On Fri, Apr 08, 2022 at 11:02:47AM +0800, Baoquan He wrote:
> On 04/07/22 at 03:36pm, Chris Down wrote:
> > Omar Sandoval writes:
> > > From: Omar Sandoval <osandov@fb.com>
> > > 
> > > Commit 3ee48b6af49c ("mm, x86: Saving vmcore with non-lazy freeing of
> > > vmas") introduced set_iounmap_nonlazy(), which sets vmap_lazy_nr to
> > > lazy_max_pages() + 1, ensuring that any future vunmaps() immediately
> > > purge the vmap areas instead of doing it lazily.
> > > 
> > > Commit 690467c81b1a ("mm/vmalloc: Move draining areas out of caller
> > > context") moved the purging from the vunmap() caller to a worker thread.
> > > Unfortunately, set_iounmap_nonlazy() can cause the worker thread to spin
> > > (possibly forever). For example, consider the following scenario:
> > > 
> > > 1. Thread reads from /proc/vmcore. This eventually calls
> > >   __copy_oldmem_page() -> set_iounmap_nonlazy(), which sets
> > >   vmap_lazy_nr to lazy_max_pages() + 1.
> > > 2. Then it calls free_vmap_area_noflush() (via iounmap()), which adds 2
> > >   pages (one page plus the guard page) to the purge list and
> > >   vmap_lazy_nr. vmap_lazy_nr is now lazy_max_pages() + 3, so the
> > >   drain_vmap_work is scheduled.
> > > 3. Thread returns from the kernel and is scheduled out.
> > > 4. Worker thread is scheduled in and calls drain_vmap_area_work(). It
> > >   frees the 2 pages on the purge list. vmap_lazy_nr is now
> > >   lazy_max_pages() + 1.
> > > 5. This is still over the threshold, so it tries to purge areas again,
> > >   but doesn't find anything.
> > > 6. Repeat 5.
> > > 
> > > If the system is running with only one CPU (which is typicial for kdump)
> > > and preemption is disabled, then this will never make forward progress:
> > > there aren't any more pages to purge, so it hangs. If there is more than
> > > one CPU or preemption is enabled, then the worker thread will spin
> > > forever in the background. (Note that if there were already pages to be
> > > purged at the time that set_iounmap_nonlazy() was called, this bug is
> > > avoided.)
> > > 
> > > This can be reproduced with anything that reads from /proc/vmcore
> > > multiple times. E.g., vmcore-dmesg /proc/vmcore.
> > > 
> > > It turns out that improvements to vmap() over the years have obsoleted
> > > the need for this "optimization". I benchmarked
> > > `dd if=/proc/vmcore of=/dev/null` with 4k and 1M read sizes on a system
> > > with a 32GB vmcore.

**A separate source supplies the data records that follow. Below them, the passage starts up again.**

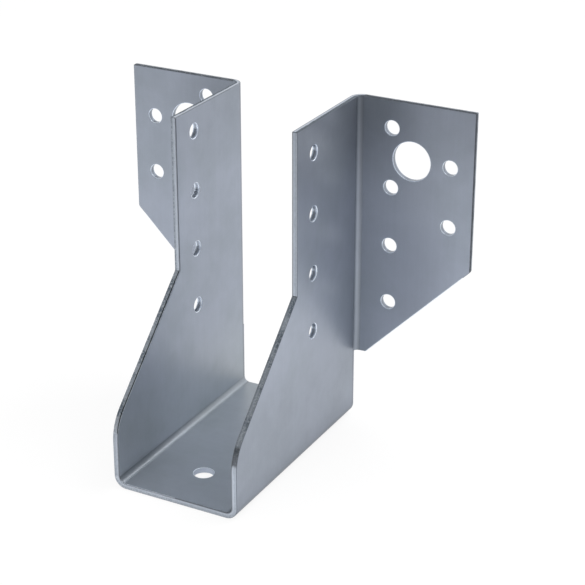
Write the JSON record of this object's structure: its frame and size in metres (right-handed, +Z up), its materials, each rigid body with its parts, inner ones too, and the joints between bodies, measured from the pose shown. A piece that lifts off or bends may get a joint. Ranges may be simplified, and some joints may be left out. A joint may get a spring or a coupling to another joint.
{
  "type": "joist hanger",
  "caption": "Joist hanger folded from one galvanised sheet: a U-shaped pocket with sloping wall fronts, and an outward nailing flange on each side.",
  "frame": {"origin": "middle of the part's footprint, on the plane that the underside of the seat stands on", "axes": "+X across the joist towards one flange, +Y towards the header that the flanges are fixed to, +Z up the walls"},
  "size_m": [0.1244, 0.082, 0.1131],
  "materials": {
    "galvanised_sheet": "galvanised sheet, satin, with plain sheared edges"
  },
  "bodies": {
    "root": {"hanger": "galvanised_sheet"}
  },
  "joints": []
}
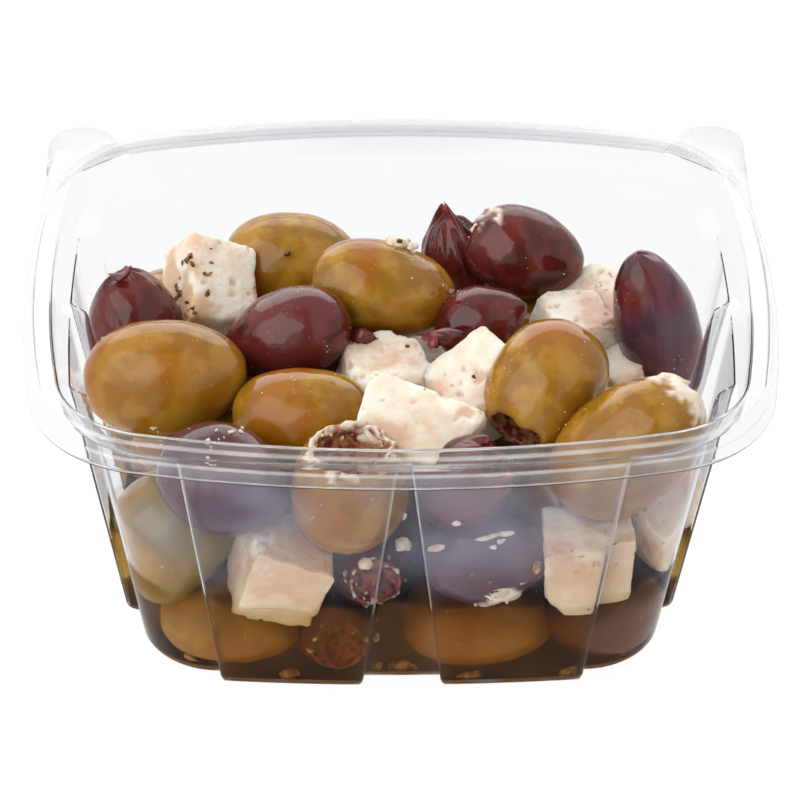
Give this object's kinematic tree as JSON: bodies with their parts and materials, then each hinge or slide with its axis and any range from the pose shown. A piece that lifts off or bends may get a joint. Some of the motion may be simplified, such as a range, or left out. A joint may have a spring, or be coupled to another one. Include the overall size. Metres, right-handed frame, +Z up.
{
  "type": "open clear tub of olives and feta in brine",
  "caption": "Open clear plastic deli tub with panelled walls, filled with green and dark olives and white cheese cubes standing in amber brine.",
  "frame": {"origin": "middle of the tub's flat base, on the surface it stands on", "axes": "+Z up, -Y out of the front long side, +Y towards the corners with finger tabs, +X to the right seen from the front"},
  "size_m": [0.136, 0.1169, 0.062],
  "materials": {
    "clear_plastic": "clear, thin and glossy, with faint haze in the mouldings",
    "brine": "clear amber brown liquid, darker where deep",
    "olives": "wet, glossy olive skins in green and dark purple, with dull crumbly white cheese"
  },
  "bodies": {
    "root": {"tub": "clear_plastic", "brine": "brine", "olive_heap": "olives"}
  },
  "joints": []
}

The test was run on 5.17, 5.18-rc1 with a fix that
> > > avoided the hang, and 5.18-rc1 with set_iounmap_nonlazy() removed
> > > entirely:
> > > 
> > >  |5.17  |5.18+fix|5.18+removal
> > > 4k|40.86s|  40.09s|      26.73s
> > > 1M|24.47s|  23.98s|      21.84s
> > > 
> > > The removal was the fastest (by a wide margin with 4k reads). This patch
> > > removes set_iounmap_nonlazy().
> > > 
> > > Signed-off-by: Omar Sandoval <osandov@fb.com>
> > 
> > It probably doesn't matter, but maybe worth adding in a Fixes tag just to
> > make sure anyone getting this without context understands that 690467c81b1a
> > ("mm/vmalloc: Move draining areas out of caller context") shouldn't reach
> > further rcs without this. Unlikely that would happen anyway, though.
> > 
> > Nice use of a bug as an impetus to clean things up :-) Thanks!
> 
> Since redhat mail server has issue, the body content of patch is empty
> from my mail client. So reply here to add comment.
> 
> As replied in v1 to Omar, I think this is a great fix. That would be
> also great to state if this is a real issue which is breaking thing,
> then add 'Fixes' tag and Cc stable like "Cc: <stable@vger.kernel.org> # 5.17",
> or a fantastic improvement from code inspecting.
> 
> Concern this because in distros, e.g in our rhel8, we maintain old kernel
> and back port necessary patches into the kernel, those patches with
> 'Fixes' tag definitely are good candidate. This is important too to LTS
> kernel.
> 
> Thanks
> Baoquan

Hi, Baoquan,

Sorry I missed your replies. I'll answer your questions from your first
email.

> I am wondering if this is a real issue you met, or you just found it
> by code inspecting

I hit this issue with the test suite for drgn
(https://github.com/osandov/drgn). We run the test cases in a virtual
machine on various kernel versions
(https://github.com/osandov/drgn/tree/main/vmtest). Part of the test
suite crashes the kernel to run some tests against /proc/vmcore
(https://github.com/osandov/drgn/blob/13144eda119790cdbc11f360c15a04efdf81ae9a/setup.py#L213,
https://github.com/osandov/drgn/blob/main/vmtest/enter_kdump.py,
https://github.com/osandov/drgn/tree/main/tests/linux_kernel/vmcore).
When I tried v5.18-rc1 configured with !SMP and !PREEMPT, that part of
the test suite got stuck, which is how I found this issue.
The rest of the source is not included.